Across the season, the programme’s range underscores the Centre’s commitment to interdisciplinarity and dialogue. Visual Radio Plays and Sounding Pictures revisit the relationship between sound and image, reanimating silent film and radio drama through collective improvisation. Be Careful, a guest performance by Indian artist Mallika Taneja, and her ensuing conversation with Nomsa Mazwai, place questions of gender, fear, and public space in sharp relief, connecting the local to the global, the personal to the political. In So | From Script to Stage, the Centre’s Academy foregrounds process once more, tracing how ideas evolve from text to embodied performance. Through the In Conversation: Money Miss Road dialogue between journalist Dele Olojede and writer Nombuso Mathibela, the Centre turns its gaze toward the economies of art and value, the ways in which money, meaning, and making intersect in contemporary African contexts.

Season 11’s closing programme, The Unexpected City, is both a culmination and a provocation. Drawing on the voices and movements of Johannesburg itself, it reminds us that the city, with its ruptures, migrations, and reinventions, has always been the Centre’s most enduring collaborator. This year, the addition of NarowBi Party + Market, a courtyard activation of music, style, and conversation, reinforces the idea that the Centre is not only a place of art-making but also of community-building. It is a space for encounter where artists, audiences, and passersby can think, feel, and imagine otherwise together.

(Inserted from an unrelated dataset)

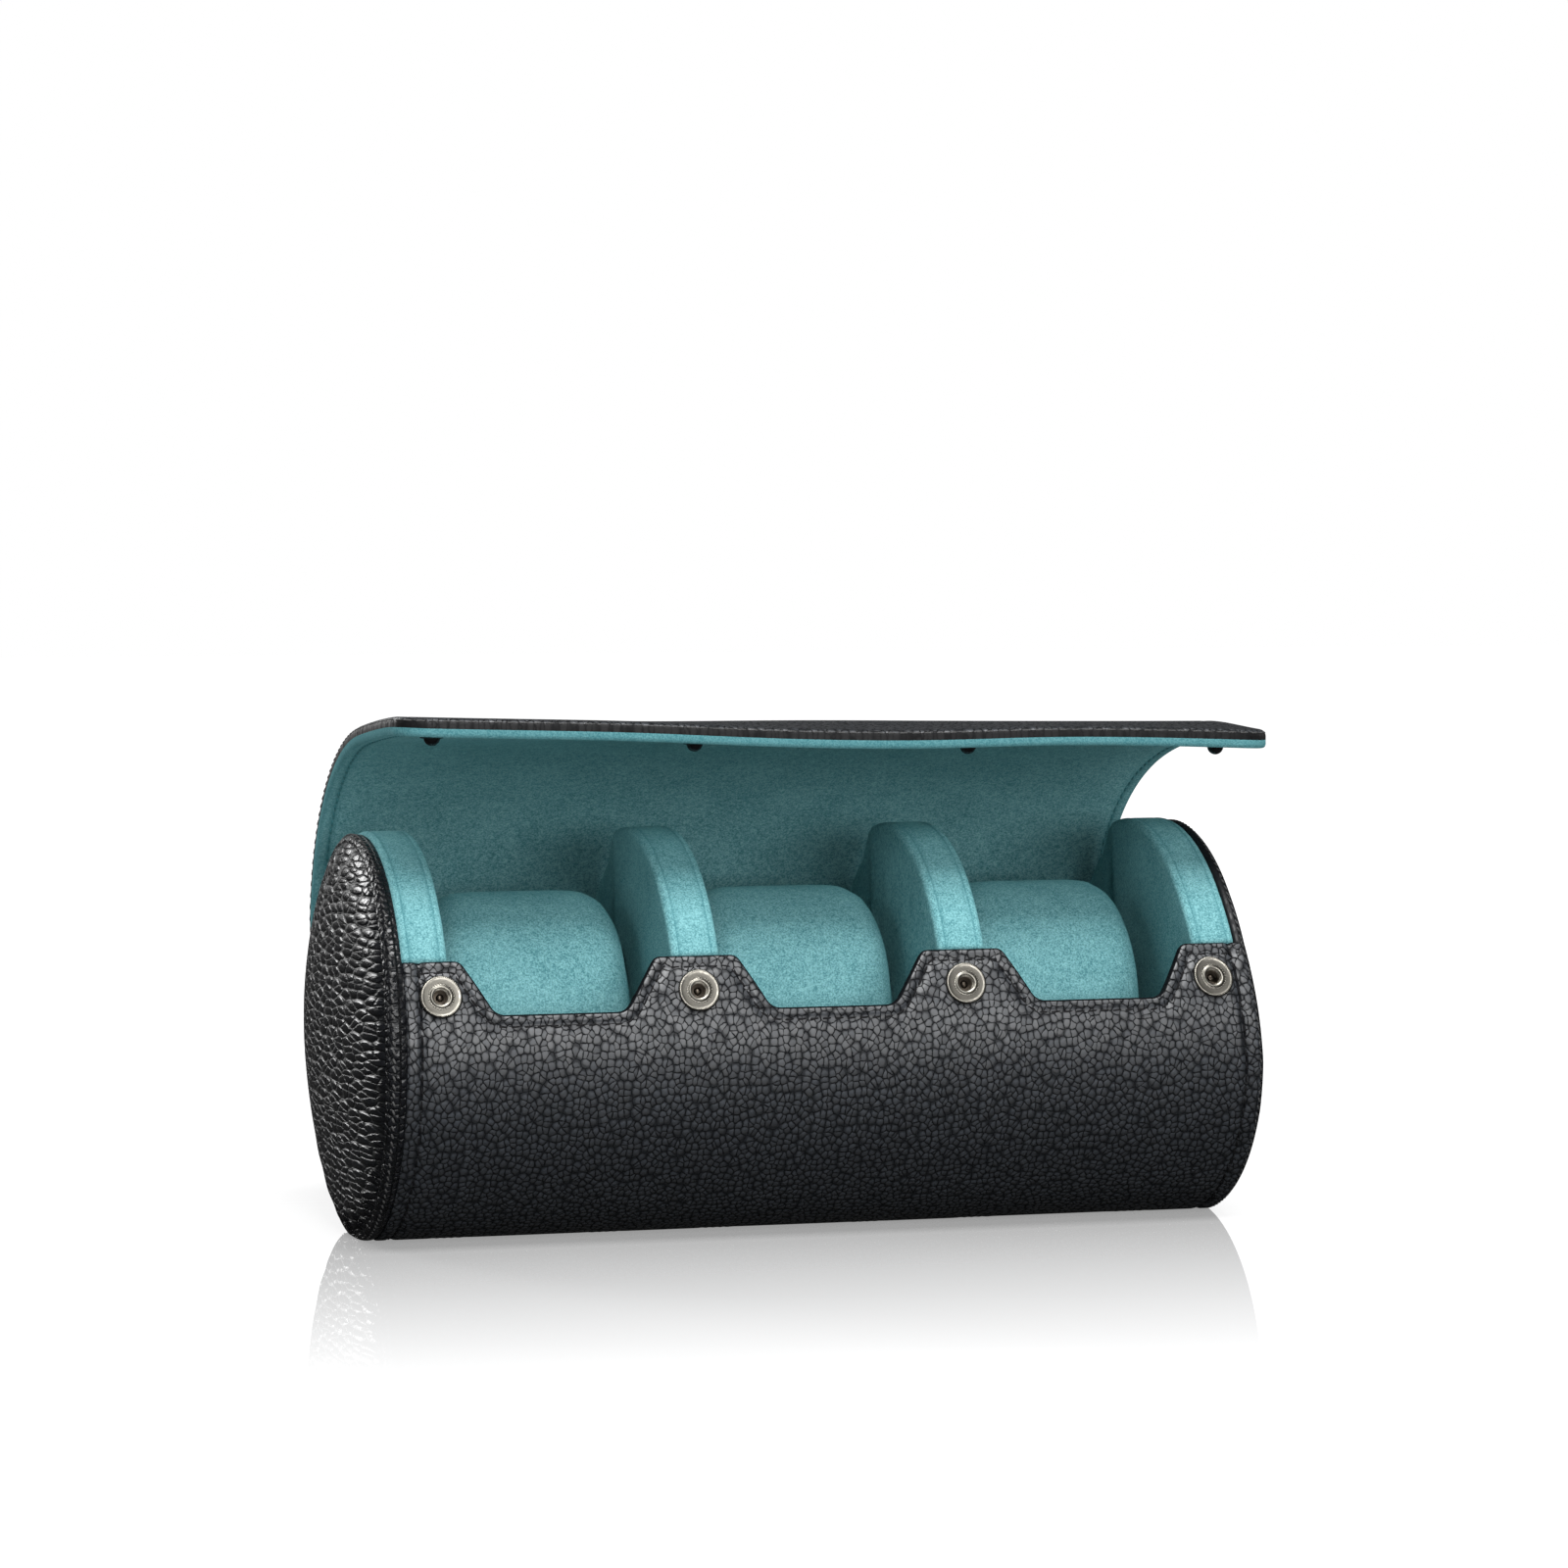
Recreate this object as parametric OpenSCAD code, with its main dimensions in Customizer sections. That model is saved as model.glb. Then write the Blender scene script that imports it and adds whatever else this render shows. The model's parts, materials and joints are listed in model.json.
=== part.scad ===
// Travel case for three watches: a leather wrap round two dividers and two padded ends,
// three removable cushions, and a flexible lid that wraps over the top and snaps to the
// tabs of the front wall.
// X runs along the case, -Y is the front and +Z is up. The origin is the centre of the
// flat that the case stands on. Angles in the cross-section are measured round the case
// axis: "rise" angles start at the front and go up, plane angles start at +Y.

/* [Wrap] */
// Outside diameter of the leather wrap
case_d = 100; // [92:1:110]
// Length over the two end rims
case_len = 220; // [206:1:240]
// Width of the flat that the case stands on
foot_w = 22; // [16:1:28]
// Thickness of the wrap's leather
leather_t = 1.8; // [1.4:0.1:2.2]
// Thickness of the stiff board under the leather
board_t = 1.2; // [0.9:0.1:1.6]
// Thickness of the suede lining
lining_t = 1.0; // [0.7:0.1:1.4]

/* [Front tabs] */
// Rise angle of the tabs' top edge
tab_rise = 26.2; // [24:0.2:30]
// Rise angle of the bottom of the three notches
notch_rise = 10.6; // [7:0.2:13]
// Width of a middle tab along its top edge
tab_w = 20.2; // [17:0.2:24]
// Width of an end tab along its top edge
end_tab_w = 14.2; // [13:0.2:18]
// How much wider a tab is at its foot, on each slanted side
tab_slant = 8; // [5:0.5:9]
// Corner radius at the top of a tab
tab_corner_r = 2.5; // [1:0.5:4]
// Corner radius at the bottom of a notch
notch_corner_r = 4; // [2:0.5:6]

/* [Ends] */
// Width of the rolled rim, along the case and towards the axis
rim_w = 3.8; // [3:0.2:5]
// How far the rim lies inside the wrap's outside radius
rim_inset = 0.4; // [0.2:0.1:1]
// Width of the groove between the wrap and the rim
rim_groove = 0.5; // [0.3:0.1:1]
// Height of the padded dome above its edge
dome_h = 4.2; // [2:0.2:6]
// How far the dome's edge lies behind the rim's outer face
dome_sink = 1.2; // [0.6:0.2:2]
// Thickness of the leather on the dome
dome_leather_t = 1.4; // [1:0.1:1.8]
// Thickness of the board in each end
end_board_t = 2; // [1.5:0.1:2.4]

/* [Dividers] */
// Thickness of a suede-covered end disc
end_disc_t = 11.3; // [9:0.1:13]
// Thickness of a divider
divider_t = 12; // [10:0.2:14]
// Distance from the middle of the case to the middle of a divider
divider_x = 33.6; // [31:0.2:37]
// Thickness of the suede on discs and dividers
suede_t = 1.0; // [0.7:0.1:1.3]
// Clearance between the discs and the lining
disc_gap = 0.3; // [0.2:0.05:0.5]
// How far the raised band stands above the wrap's outside radius
band_rise = 0.4; // [0.2:0.1:0.8]
// Rise angle where the raised band ends at the back
band_end_rise = 108; // [100:1:114]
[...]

In an art world increasingly defined by metrics and outcomes, The Centre for the Less Good Idea insists on process, play, and the unfinished. It reminds us that not all value lies in completion and that sometimes the most radical gesture is to hold open the space for uncertainty. Through Season 11, the Centre once again offers Johannesburg a mirror, not to reflect what is already known, but to illuminate what is still forming.

In doing so, it reaffirms its role as one of the continent’s most vital artistic laboratories, a space where the less good idea, the tender, risky, unresolved thought, becomes a site of collective transformation.